Ms Whitley notes: “Gearing was helpful overall, but outperformance came predominantly from stock selection as we would expect.” In the past 12 months, the strongest contributors to performance came from a broad range of sectors, with six stocks in particular contributing more than 0.5 per cent. These include Irisio Electronics, Japan Exchange Group – which runs the Tokyo Stock Exchange – and staffing agency Temp Holdings. On the flip side, stocks that weighed on performance included internet-related stocks such as GMO Internet and Digital Garage, although Ms Whitley notes: “No one holding detracted more than 0.4 per cent from performance.”

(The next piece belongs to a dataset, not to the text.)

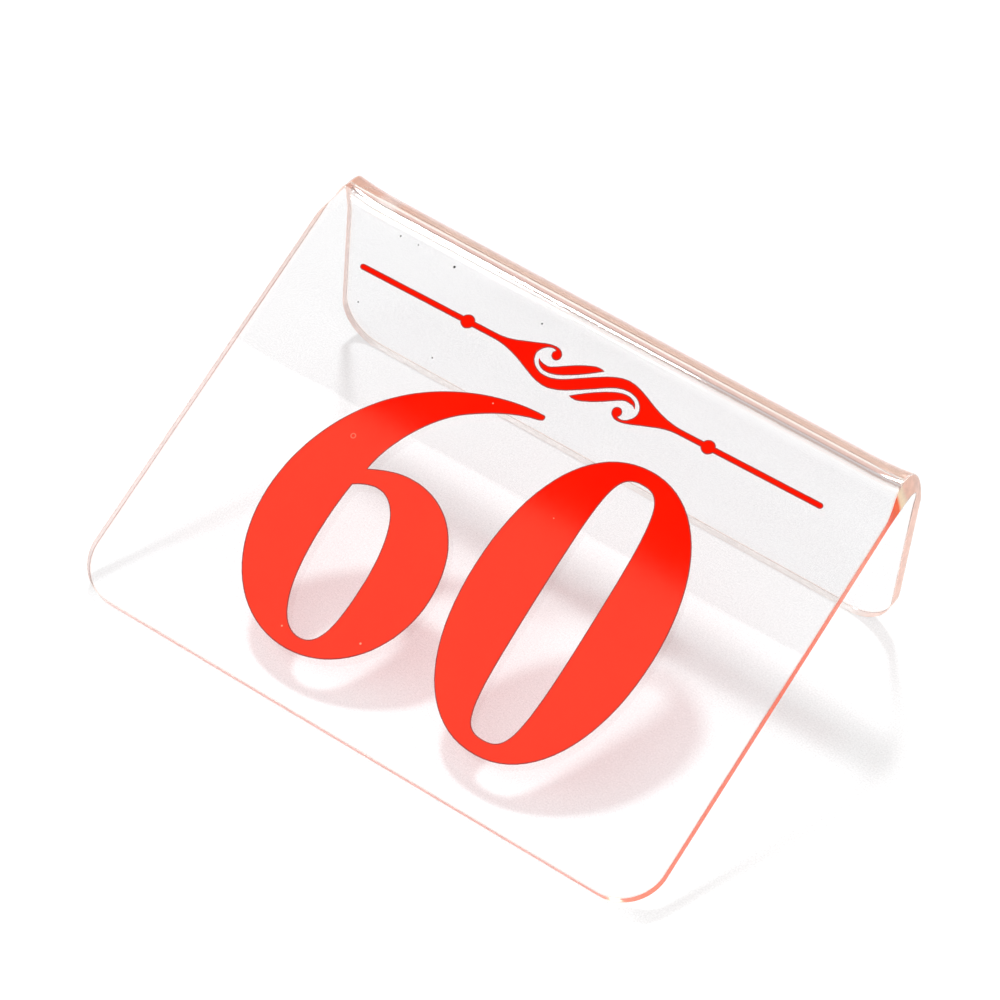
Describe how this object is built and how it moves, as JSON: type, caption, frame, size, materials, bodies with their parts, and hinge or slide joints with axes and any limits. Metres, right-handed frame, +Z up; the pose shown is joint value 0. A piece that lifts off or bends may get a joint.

Looking ahead, she points out that while Japan has been reporting inflation rather than deflation for a year, the national mindset has not yet shifted towards investment in riskier assets. Ms Whitley explains: “Personal financial assets, which are approximately two-and-a-half times the value of GDP, are still being invested predominantly in cash, and companies have record amounts of cash on their balance sheets. This is likely to change if ‘Abenomics’ achieves its target sustained inflation rate, which should benefit equities. ”

Meanwhile, she notes at the corporate level, profits are rising and valuations remain attractive. With Japanese firms now more globally minded and competitive in the manufacturing arena, there is also increased confidence in the non-manufacturing sector. “Global trends, such as the rise in e-commerce, are reflected within Japan and provide opportunities for investment,” she says. “Companies are also improving their returns to shareholders and this backdrop encourages us to substantially invest all the gearing in the market.”

EXPERT VIEW

Ben Willis, investment manager and head of research, Whitechurch Securities

Sarah Whitley is a vastly experienced investor in Japanese equities and this has been reflected in the performance of this trust in recent years. Returns from the trust have been exceptional since ‘Abenomics’, especially when you consider that currency has not been hedged. This means returns have been driven by astute stockpicking calls, which is testament to Ms Whitley’s and the team’s buy-and-hold approach.